Automated systems speed decisions and flag straightforward approvals, but manual underwriting is still used for complex files: self‑employed borrowers, large gifts, atypical income, or prior credit events. Both approaches rely on the same supporting documents; manual underwriting requires stronger explanations and lender judgment.

For borrower-specific document strategies, read our piece on mortgage underwriting for self‑employed borrowers: https://finhelp.io/glossary/mortgage-underwriting-for-self-employed-borrowers-documents-lenders-want/.

Real-world examples from practice

  • Example 1: A borrower with a 720 credit score and a 47% DTI was initially flagged. By paying off a small auto loan and documenting a salaried job start date, we reduced DTI to 39% and cleared the file to approval. This shows how non‑credit issues (DTI) can be the real barrier.

  • Example 2: A self‑employed applicant provided only one year of Schedule C tax returns. The lender required two years. After supplying a year‑to‑date profit‑and‑loss statement and amended returns, the underwriter accepted the file.

These cases reflect common patterns: credit is important, but underwriters often deny or place conditions because of documentation gaps, not just score alone.

Who is affected and how lender policies differ

All borrowers face underwriting, but criteria weight differs by loan type and lender:

  • Conventional vs. government programs: FHA, VA, and USDA loans have program‑specific rules and sometimes lower credit score thresholds but require program qualifications.
  • Banks and credit unions: local lenders may apply more flexible judgment for strong community borrowers.
  • Online lenders: sometimes process faster through automation but may use stricter score/DTI cutoffs.

Always ask lenders about overlays—internal rules that are stricter than program minimums.

Practical checklist to improve approval odds (pre‑application)

  • Pull and review your credit reports from the three bureaus; dispute errors.
  • Collect two years of tax returns (if self‑employed, include profit & loss statements).
  • Gather recent pay stubs, W‑2s/1099s, and bank statements for two to three months.
  • Pay down high‑interest revolving debt to lower DTI.
  • Avoid major purchases or new credit during underwriting.
  • Keep documentation explaining income dips, employment gaps, or large deposits.

Common mistakes and misconceptions

  • Waiting until after applying to fix credit errors — correct problems first.
  • Assuming a single credit score tells the whole story — underwriters review the full credit file and behavior (late payments, collections).
  • Hiding or failing to disclose debts or co‑borrowers — transparency speeds underwriting.
  • Believing prequalification equals final approval — prequals are estimate-based; underwriting is definitive.

Frequently asked questions (brief)

  • What minimum credit score do I need?

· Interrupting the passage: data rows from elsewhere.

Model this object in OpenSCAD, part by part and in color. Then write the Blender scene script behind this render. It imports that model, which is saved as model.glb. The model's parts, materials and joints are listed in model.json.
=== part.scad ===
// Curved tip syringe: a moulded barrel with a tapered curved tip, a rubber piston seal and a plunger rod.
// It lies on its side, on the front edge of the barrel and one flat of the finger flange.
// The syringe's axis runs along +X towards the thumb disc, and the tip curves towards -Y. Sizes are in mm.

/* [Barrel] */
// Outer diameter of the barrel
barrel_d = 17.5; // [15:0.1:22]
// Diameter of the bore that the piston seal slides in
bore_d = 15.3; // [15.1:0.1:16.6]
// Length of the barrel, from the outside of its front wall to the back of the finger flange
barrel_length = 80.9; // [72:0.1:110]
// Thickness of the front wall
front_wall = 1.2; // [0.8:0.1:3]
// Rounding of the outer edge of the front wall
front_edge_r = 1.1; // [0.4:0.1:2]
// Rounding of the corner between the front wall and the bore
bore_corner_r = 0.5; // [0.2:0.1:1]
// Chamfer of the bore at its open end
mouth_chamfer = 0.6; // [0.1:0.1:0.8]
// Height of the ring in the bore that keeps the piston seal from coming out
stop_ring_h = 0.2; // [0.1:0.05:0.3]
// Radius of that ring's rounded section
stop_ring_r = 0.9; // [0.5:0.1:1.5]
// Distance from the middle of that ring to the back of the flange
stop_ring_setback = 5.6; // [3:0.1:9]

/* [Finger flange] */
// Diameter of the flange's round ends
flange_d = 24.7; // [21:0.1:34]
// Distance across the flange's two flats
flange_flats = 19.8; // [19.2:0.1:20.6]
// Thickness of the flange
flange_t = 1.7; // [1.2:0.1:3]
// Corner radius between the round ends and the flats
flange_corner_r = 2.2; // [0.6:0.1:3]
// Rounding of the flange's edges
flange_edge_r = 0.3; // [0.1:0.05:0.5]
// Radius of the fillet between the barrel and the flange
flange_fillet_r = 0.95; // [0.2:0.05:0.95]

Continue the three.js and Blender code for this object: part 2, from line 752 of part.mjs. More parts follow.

It depends on the loan program and lender. Conventional loans often start near 620; FHA has lower thresholds in many cases (see HUD/FHA guidance).
  • Can I be denied with a good credit score? Yes—DTI, documentation gaps, appraisal shortfalls, or unseasonal assets can cause denials.
  • How long does underwriting take? Simple automated approvals can be hours; manual underwriting commonly takes several days to a few weeks depending on conditions and responsiveness.

Sources and further reading

  • Consumer Financial Protection Bureau (CFPB): guidance on mortgage basics and underwriting factors — https://www.consumerfinance.gov.
  • U.S. Department of Housing and Urban Development (HUD) / FHA program guidelines for credit and DTI thresholds — https://www.hud.gov.
  • Internal Revenue Service (IRS) information on tax transcripts and verification — https://www.irs.gov.

Professional disclaimer

This article is educational and does not constitute individualized financial, tax, or legal advice. Underwriting rules and lender overlays change; consult your loan officer, mortgage broker, or a certified financial professional for advice tailored to your situation.